General Barnard remained with me several days, and was regarded then, as now, one of the first engineers of the age, perfectly competent to advise me on the strategy and objects of the new campaign. He expressed himself delighted with the high spirit of the army, the steps already taken, by which we had captured Savannah, and he personally inspected some of the forts, such as Thunderbolt and Causten's Bluff, by which the enemy had so long held at bay the whole of our navy, and had defeated the previous attempts made in April, 1862, by the army of General Gillmore, which had bombarded and captured Fort Pulaski, but had failed to reach the city of Savannah. I think General Barnard expected me to invite him to accompany us northward in his official capacity; but Colonel Poe, of my staff, had done so well, and was so perfectly competent, that I thought it unjust to supersede him by a senior in his own corps. I therefore said nothing of this to General Barnard, and soon after he returned to his post with General Grant, at City Point, bearing letters and full personal messages of our situation and wants.

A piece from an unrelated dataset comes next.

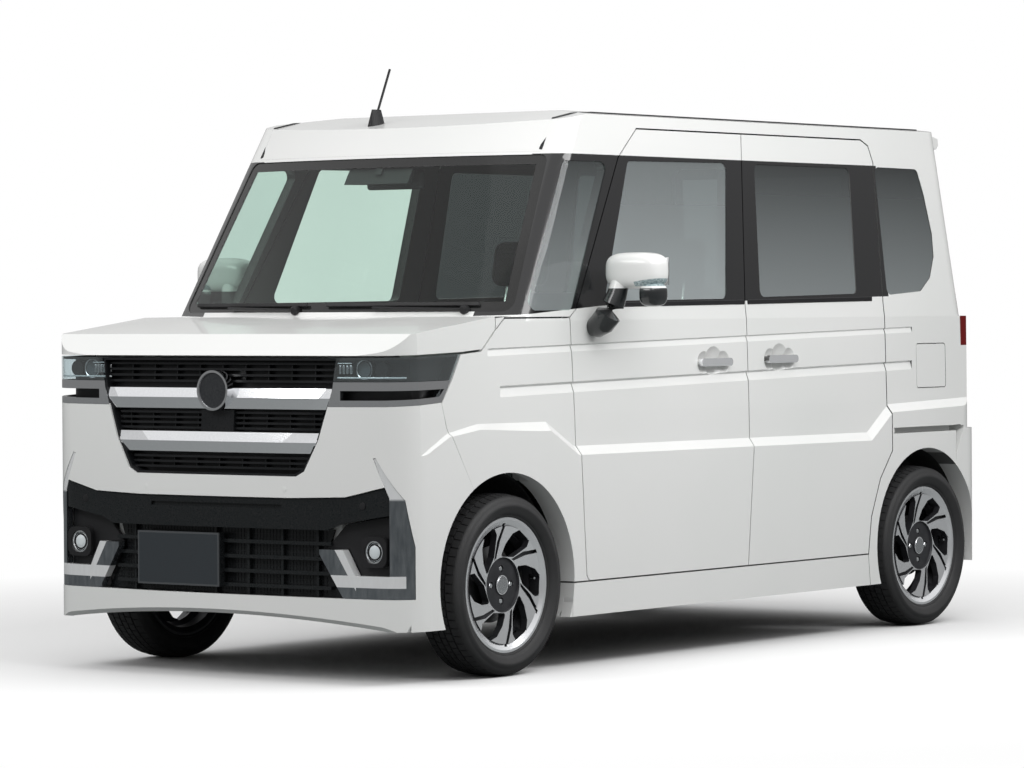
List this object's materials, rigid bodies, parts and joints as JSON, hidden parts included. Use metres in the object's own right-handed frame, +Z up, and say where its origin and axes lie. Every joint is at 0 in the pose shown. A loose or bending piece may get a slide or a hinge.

We were very much in want of light-draught steamers for navigating the shallow waters of the coast, so that it took the Seventeenth Corps more than a week to transfer from Thunderbolt to Beaufort, South Carolina. Admiral Dahlgren had supplied the Harvest Moon and the Pontiac, and General Foster gave us a couple of hired steamers; I was really amused at the effect this short sea-voyage had on our men, most of whom had never before looked upon the ocean. Of course, they were fit subjects for sea-sickness, and afterward they begged me never again to send them to sea, saying they would rather march a thousand miles on the worst roads of the South than to spend a single night on the ocean. By the 10th General Howard had collected the bulk of the Seventeenth Corps (General Blair) on Beaufort Island, and began his march for Pocotaligo, twenty-five miles inland. They crossed the channel between the island and main-land during Saturday, the 14th of January, by a pontoon- bridge, and marched out to Garden's Corners, where there was some light skirmishing; the next day, Sunday, they continued on to Pocotaligo, finding the strong fort there abandoned, and accordingly made a lodgment on the railroad, having lost only two officers and eight men.
About the same time General Slocum crossed two divisions of the Twentieth Corps over the Savannah River, above the city, occupied Hardeeville by one division and Purysburg by another. Thus, by the middle of January, we had effected a lodgment in South Carolina, and were ready to resume the march northward; but we had not yet accumulated enough provisions and forage to fill the wagons, and other causes of delay occurred, of which I will make mention in due order.
On the last day of December, 1864, Captain Breese, United States Navy, flag-officer to Admiral Porter, reached Savannah, bringing the first news of General Butler's failure at Fort Fisher, and that the general had returned to James River with his land-forces, leaving Admiral Porter's fleet anchored off Cape Fear, in that tempestuous season. Captain Breese brought me a letter from the admiral, dated December 29th, asking me to send him from Savannah one of my old divisions, with which he said he would make short work of Fort Fisher; that he had already bombarded and silenced its guns, and that General Butler had failed because he was afraid to attack, or even give the order to attack, after (as Porter insisted) the guns of Fort Fisher had been actually silenced by the navy.
I answered him promptly on the 31st of December, that I proposed to march north inland, and that I would prefer to leave the rebel garrisons on the coast, instead of dislodging and piling them up in my front as we progressed. From the chances, as I then understood them, I supposed that Fort Fisher was garrisoned by a comparatively small force, while the whole division of General Hoke remained about the city of Wilmington; and that, if Fort Fisher were captured, it would leave General Hoke free to join the larger force that would naturally be collected to oppose my progress northward. I accordingly answered Admiral Porter to this effect, declining to loan him the use of one of my divisions. It subsequently transpired, however, that, as soon as General Butler reached City Point, General Grant was unwilling to rest under a sense of failure, and accordingly dispatched back the same troops, reenforced and commanded by General A. H. Terry, who, on the 15th day of January, successfully assaulted and captured Fort Fisher, with its entire garrison. After the war was over, about the 20th of May, when I was giving my testimony before the Congressional Committee on the Conduct of the War, the chairman of the committee, Senator B. F. Wade, of Ohio, told me that General Butler had been summoned before that committee during the previous January, and had just finished his demonstration to their entire satisfaction that Fort Fisher could not be carried by assault, when they heard the newsboy in the hall crying out an "extra" Calling him in, they inquired the news, and he answered, "Fort Fisher done took!" Of course, they all laughed, and none more heartily than General Butler himself.